DCMPMS Seminars

A study on the electronic and structural properties of semiconductor heterostructures

by Mr. Joydeep Chatterjee (A study on the electronic and structural properties of semiconductor heterostructures)

Friday, May 20, 2022 from to (Asia/Kolkata)
at https://zoom.us/j/91364706324?pwd=K1BIK0RvY2lId2hnMm5VOC9pQ0NPQT09 Meeting ID: 913 6470 6324 Passcode: 701464
Description
Electronic structures of two-dimensional heterostructures of van der Waal’s materials show interesting properties and it is useful to contrast them with the electronic structure of the conventional semiconductor heterostructures. We have examined the type-I to type-II electronic structure transition occurring in classical GaAs/AlAs heterostructure as a function of the thickness of the GaAs layers, which is consequent upon quantum confinement effects, to find out whether the transition happens abruptly or whether it happens gradually over few monolayers.

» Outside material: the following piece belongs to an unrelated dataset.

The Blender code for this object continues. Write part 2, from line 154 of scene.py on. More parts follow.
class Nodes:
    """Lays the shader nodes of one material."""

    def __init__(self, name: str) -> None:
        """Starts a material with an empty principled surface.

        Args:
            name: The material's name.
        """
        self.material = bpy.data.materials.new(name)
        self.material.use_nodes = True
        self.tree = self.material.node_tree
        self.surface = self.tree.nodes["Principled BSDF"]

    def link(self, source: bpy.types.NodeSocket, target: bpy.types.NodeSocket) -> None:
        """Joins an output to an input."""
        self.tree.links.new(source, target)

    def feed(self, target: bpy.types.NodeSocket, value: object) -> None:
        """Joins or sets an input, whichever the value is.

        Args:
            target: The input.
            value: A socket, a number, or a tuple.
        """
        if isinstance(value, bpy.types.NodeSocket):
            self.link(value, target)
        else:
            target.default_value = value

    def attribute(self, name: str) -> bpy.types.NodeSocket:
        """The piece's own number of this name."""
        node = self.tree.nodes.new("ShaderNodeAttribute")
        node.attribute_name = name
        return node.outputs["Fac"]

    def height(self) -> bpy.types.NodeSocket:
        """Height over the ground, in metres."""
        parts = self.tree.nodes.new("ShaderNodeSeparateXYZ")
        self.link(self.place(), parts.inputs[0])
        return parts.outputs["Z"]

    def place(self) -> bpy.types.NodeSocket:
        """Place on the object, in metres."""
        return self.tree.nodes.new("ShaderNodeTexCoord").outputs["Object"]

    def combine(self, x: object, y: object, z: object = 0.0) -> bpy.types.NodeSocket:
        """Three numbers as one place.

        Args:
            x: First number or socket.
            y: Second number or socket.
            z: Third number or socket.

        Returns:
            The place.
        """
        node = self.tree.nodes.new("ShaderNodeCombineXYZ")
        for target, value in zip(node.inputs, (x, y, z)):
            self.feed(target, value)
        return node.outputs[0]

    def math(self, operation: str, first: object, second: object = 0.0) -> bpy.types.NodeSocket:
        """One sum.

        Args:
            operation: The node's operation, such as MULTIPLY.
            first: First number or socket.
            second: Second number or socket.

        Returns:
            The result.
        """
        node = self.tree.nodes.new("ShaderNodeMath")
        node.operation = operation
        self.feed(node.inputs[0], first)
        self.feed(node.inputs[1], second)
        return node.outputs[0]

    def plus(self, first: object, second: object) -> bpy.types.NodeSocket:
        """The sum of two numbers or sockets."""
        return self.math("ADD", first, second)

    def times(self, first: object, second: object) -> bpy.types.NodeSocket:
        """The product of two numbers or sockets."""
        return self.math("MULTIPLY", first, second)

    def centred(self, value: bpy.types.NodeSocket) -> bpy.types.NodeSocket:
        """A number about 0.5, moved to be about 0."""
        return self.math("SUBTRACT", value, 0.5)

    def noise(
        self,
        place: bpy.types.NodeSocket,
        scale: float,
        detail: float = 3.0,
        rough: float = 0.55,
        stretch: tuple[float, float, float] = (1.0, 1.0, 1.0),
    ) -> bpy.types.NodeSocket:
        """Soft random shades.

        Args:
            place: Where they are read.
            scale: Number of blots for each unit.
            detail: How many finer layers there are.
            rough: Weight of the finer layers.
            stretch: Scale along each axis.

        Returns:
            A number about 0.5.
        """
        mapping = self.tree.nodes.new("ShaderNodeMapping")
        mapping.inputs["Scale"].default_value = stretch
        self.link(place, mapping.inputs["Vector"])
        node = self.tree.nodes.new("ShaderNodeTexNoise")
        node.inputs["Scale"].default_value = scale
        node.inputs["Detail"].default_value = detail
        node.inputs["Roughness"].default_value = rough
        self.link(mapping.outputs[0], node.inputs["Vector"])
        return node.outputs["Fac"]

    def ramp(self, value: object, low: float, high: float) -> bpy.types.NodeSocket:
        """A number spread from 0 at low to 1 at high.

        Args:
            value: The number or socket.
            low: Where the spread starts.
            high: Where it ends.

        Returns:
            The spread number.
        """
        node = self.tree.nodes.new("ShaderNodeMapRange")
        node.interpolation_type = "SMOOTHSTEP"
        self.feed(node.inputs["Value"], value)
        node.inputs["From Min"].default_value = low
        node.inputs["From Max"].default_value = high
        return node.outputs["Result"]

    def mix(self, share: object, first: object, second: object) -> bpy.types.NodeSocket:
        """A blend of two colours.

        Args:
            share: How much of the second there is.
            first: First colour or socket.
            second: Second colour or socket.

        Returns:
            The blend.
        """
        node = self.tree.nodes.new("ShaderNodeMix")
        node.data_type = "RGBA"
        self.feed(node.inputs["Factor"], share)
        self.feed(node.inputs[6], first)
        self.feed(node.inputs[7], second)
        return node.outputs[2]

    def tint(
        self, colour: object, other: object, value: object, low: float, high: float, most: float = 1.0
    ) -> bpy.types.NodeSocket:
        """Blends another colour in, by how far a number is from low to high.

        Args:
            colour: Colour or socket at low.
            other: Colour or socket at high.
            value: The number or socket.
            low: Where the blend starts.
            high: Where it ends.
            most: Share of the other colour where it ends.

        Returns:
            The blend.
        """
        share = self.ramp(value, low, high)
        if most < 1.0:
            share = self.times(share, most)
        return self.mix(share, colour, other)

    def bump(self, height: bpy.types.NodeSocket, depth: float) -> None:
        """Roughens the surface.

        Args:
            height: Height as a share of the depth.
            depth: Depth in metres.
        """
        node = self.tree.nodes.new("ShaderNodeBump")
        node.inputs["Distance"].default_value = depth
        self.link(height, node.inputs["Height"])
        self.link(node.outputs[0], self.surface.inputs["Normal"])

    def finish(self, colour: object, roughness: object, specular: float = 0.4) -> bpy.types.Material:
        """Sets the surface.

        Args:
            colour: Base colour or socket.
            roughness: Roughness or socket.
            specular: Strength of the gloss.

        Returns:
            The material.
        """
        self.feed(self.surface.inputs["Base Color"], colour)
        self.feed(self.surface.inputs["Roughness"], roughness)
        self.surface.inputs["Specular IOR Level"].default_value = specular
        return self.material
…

ReS2 is found to be semiconducting in its ground state, which is quite surprising, as Re has a formal d electron count of 3 in ReS2 which should have led to metallic property if we follow the same scheme of level splitting as observed in Mo and W based transition metal dichalcogenides. The structure of ReS2 has four Re atoms clusters connected at the corners to form parallelly running chains. Through a tight-binding analysis we find that the formation of these clusters alone are responsible for the semiconducting state. Moreover ReS2 shows signature of weak interlayer coupling as the bandgap is found to vary weakly with the number of layers.  This is accounted for by the fact that the band extrema emerge from interactions of the Re atoms within each cluster resulting in strong localization of the associated wavefunctions primarily in the Re layer with very little extension into the van der Waal’s gap. 

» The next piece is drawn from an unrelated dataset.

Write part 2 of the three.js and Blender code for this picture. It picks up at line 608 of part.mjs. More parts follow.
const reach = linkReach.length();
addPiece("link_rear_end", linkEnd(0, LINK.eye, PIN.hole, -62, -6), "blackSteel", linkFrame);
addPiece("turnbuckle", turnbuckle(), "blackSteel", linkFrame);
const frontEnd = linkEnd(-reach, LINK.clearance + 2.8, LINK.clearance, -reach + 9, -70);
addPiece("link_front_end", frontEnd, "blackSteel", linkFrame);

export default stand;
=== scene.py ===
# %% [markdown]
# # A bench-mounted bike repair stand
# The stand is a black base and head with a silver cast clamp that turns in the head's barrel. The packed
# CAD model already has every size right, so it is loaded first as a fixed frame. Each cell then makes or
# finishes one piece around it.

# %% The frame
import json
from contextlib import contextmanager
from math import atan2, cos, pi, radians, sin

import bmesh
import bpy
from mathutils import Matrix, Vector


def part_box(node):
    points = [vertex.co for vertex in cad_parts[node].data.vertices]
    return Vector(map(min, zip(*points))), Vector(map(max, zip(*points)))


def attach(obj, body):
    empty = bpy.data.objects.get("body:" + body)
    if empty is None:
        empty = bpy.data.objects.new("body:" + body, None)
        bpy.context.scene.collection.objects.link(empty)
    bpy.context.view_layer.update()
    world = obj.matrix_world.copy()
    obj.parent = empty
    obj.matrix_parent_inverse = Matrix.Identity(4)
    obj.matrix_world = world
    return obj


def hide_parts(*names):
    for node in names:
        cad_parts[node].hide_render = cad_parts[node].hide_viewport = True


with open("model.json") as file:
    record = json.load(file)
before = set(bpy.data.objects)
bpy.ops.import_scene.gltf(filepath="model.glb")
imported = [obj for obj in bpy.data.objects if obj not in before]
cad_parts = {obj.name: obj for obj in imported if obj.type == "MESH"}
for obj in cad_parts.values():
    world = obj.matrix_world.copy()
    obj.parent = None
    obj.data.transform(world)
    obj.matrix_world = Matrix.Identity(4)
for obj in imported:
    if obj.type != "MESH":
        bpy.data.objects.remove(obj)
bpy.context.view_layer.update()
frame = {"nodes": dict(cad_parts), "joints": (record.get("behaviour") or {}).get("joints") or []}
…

We also probed the electronic structure changes in group-IVB TMDs as a function of changing the anion. Experiments as well as density functional theory based calculations reported ZrSe2 to be semiconducting and ZrTe2 as metallic. We find that the scaling of the hopping interaction strengths with Zr-X bondlengths is responsible for differing electronic ground states for the two materials.